**Required work:** In the entries that follow, the first line to write out is the one containing "What three.js module", and the last is the one containing "const RUFFLE_THICKNESS = 3.6;". Reproduce that stretch exactly, with nothing before or after it.

(Rows from a 3D modeling dataset)
:::::

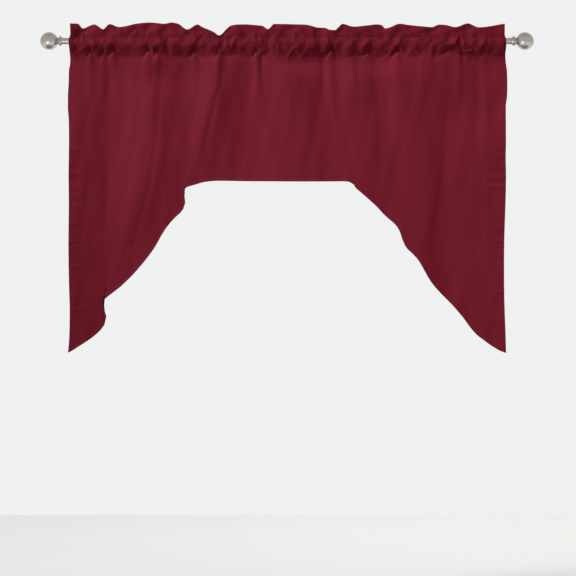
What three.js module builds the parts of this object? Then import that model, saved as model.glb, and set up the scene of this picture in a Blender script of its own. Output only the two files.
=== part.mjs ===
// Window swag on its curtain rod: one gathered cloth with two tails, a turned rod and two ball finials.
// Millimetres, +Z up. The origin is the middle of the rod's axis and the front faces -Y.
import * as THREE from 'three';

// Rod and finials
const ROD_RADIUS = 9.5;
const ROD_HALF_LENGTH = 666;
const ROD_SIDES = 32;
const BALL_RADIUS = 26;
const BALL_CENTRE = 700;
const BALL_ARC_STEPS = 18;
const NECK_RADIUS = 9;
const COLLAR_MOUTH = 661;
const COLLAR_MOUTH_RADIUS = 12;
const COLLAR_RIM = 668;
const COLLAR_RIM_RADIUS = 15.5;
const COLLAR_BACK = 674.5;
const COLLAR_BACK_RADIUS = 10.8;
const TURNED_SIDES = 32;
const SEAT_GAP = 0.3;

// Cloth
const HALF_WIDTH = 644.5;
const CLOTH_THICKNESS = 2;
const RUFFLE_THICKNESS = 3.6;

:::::

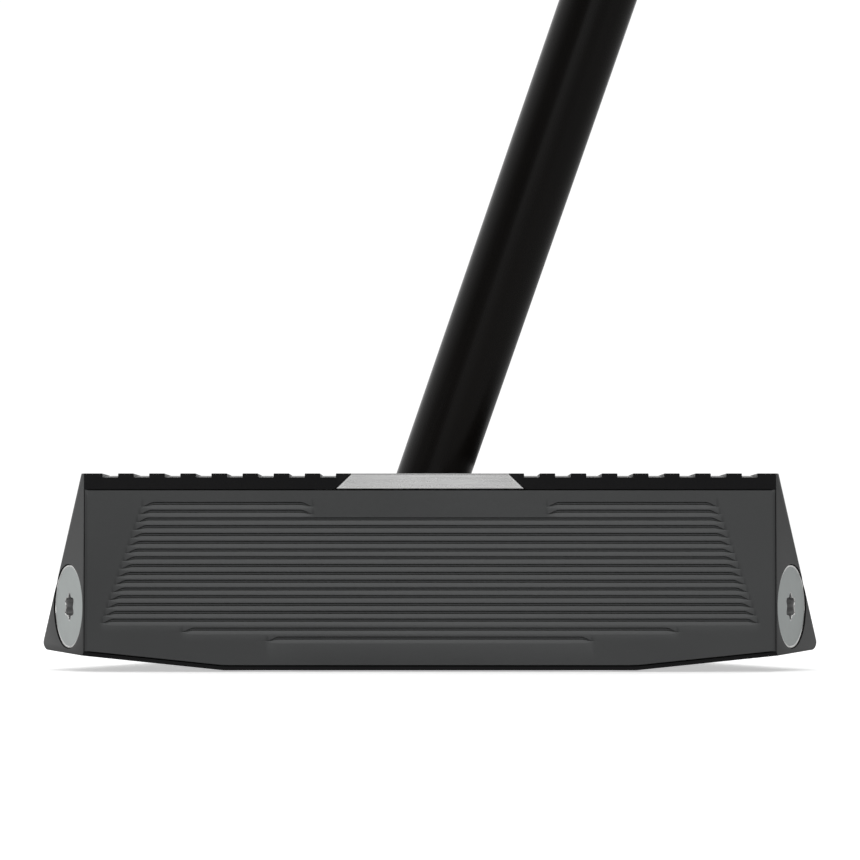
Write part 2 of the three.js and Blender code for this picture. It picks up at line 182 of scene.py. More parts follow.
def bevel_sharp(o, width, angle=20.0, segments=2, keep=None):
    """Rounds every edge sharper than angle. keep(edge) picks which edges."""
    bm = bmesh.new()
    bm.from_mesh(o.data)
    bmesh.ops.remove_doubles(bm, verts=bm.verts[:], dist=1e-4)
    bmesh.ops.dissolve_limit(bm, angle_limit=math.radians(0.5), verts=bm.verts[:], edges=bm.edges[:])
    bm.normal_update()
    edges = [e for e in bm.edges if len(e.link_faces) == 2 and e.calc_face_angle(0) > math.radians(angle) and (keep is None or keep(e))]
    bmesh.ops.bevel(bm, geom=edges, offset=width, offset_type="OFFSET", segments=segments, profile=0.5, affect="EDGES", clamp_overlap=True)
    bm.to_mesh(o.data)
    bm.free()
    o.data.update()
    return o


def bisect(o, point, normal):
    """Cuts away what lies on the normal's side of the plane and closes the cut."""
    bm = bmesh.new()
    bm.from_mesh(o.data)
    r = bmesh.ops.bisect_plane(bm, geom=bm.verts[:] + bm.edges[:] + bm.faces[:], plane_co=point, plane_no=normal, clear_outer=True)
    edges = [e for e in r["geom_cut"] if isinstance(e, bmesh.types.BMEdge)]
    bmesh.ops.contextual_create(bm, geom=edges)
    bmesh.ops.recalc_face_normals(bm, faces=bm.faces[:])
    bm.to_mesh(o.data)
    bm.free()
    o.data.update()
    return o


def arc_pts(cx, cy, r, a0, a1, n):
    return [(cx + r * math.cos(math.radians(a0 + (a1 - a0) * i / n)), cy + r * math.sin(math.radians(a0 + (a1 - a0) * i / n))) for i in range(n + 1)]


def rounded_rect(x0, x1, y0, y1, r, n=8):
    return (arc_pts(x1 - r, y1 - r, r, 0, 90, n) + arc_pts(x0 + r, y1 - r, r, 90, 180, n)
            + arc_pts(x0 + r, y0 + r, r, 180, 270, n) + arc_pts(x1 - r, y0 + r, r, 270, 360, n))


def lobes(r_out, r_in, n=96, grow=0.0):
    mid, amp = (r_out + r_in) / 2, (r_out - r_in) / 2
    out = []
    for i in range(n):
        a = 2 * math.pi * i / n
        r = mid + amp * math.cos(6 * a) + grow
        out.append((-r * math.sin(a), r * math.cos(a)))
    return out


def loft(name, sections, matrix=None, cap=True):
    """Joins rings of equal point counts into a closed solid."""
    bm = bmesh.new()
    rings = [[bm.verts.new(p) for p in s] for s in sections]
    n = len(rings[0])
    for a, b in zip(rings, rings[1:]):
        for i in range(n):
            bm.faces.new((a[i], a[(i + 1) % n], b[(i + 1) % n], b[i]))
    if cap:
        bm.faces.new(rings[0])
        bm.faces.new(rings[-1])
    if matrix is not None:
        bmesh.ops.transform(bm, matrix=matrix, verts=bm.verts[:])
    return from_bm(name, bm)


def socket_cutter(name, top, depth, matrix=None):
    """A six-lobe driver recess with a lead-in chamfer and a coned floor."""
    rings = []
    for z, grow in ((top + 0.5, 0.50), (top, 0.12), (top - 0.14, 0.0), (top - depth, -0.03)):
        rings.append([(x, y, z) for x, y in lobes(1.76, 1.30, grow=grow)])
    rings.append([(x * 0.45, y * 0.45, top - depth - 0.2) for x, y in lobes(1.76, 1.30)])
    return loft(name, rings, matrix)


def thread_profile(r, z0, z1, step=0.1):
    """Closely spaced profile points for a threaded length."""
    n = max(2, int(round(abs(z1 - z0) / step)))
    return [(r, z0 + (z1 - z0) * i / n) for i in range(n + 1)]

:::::

**Solution to this problem:**
What three.js module builds the parts of this object? Then import that model, saved as model.glb, and set up the scene of this picture in a Blender script of its own. Output only the two files.
=== part.mjs ===
// Window swag on its curtain rod: one gathered cloth with two tails, a turned rod and two ball finials.
// Millimetres, +Z up. The origin is the middle of the rod's axis and the front faces -Y.
import * as THREE from 'three';

// Rod and finials
const ROD_RADIUS = 9.5;
const ROD_HALF_LENGTH = 666;
const ROD_SIDES = 32;
const BALL_RADIUS = 26;
const BALL_CENTRE = 700;
const BALL_ARC_STEPS = 18;
const NECK_RADIUS = 9;
const COLLAR_MOUTH = 661;
const COLLAR_MOUTH_RADIUS = 12;
const COLLAR_RIM = 668;
const COLLAR_RIM_RADIUS = 15.5;
const COLLAR_BACK = 674.5;
const COLLAR_BACK_RADIUS = 10.8;
const TURNED_SIDES = 32;
const SEAT_GAP = 0.3;

// Cloth
const HALF_WIDTH = 644.5;
const CLOTH_THICKNESS = 2;
const RUFFLE_THICKNESS = 3.6;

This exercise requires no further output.